Obama praised Congress for extending the payroll tax cut and urged it to expand the measure before its expiration at the end of 2012. He said nothing about continuing the extended jobless benefits program, which likewise expires at the end of the year.
Obama knows very well that even his paltry stimulus proposals have no chance of being passed, and not only because of Republican opposition. Democrats at the state and local level are slashing jobs, wages and social programs no less ruthlessly than their Republican counterparts. Even as Obama spoke, leading Democrats such as former president Bill Clinton and former House Speaker Nancy Pelosi were calling for an extension of the Bush tax cuts for the rich before they expire January 1, 2013.
The only semblance of truth in Obama’s remarks were those reflecting his enthusiasm for corporate profits. While poverty, hunger and homelessness are on the rise, US bank profits in the first quarter hit their highest peak since the first quarter of 2007, prior to the Wall Street crash. CEO pay continues to soar, buttressed in part by the systematic lowering of wages and benefits and imposition of speedup, and in part by the gutting of business regulations.

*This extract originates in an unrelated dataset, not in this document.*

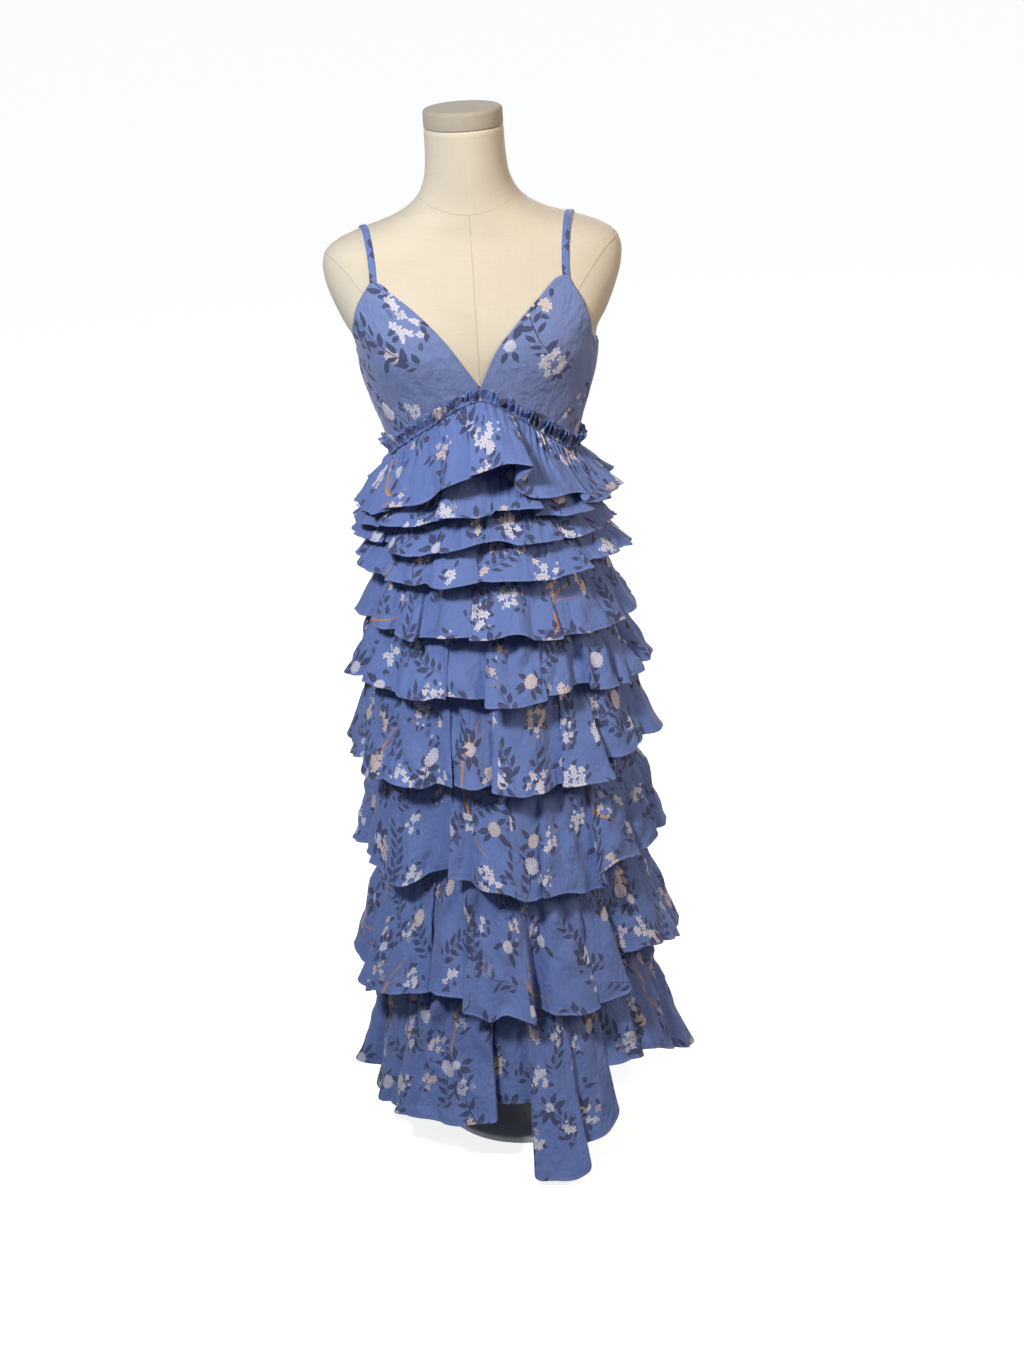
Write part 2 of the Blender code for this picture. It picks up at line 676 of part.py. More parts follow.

Obama’s Republican opponent, Mitt Romney, seized on the president’s statement about the private sector. “Is he really that out of touch?” he declared, citing indices of the disastrous state of the economy. The prescription of Romney and the Republicans is to cut deeper and faster and remove whatever remains of restrictions on corporate profit-making.
Nothing could more clearly expose the reactionary character of both candidates and their respective parties and the need for the development of an independent, socialist movement of the working class.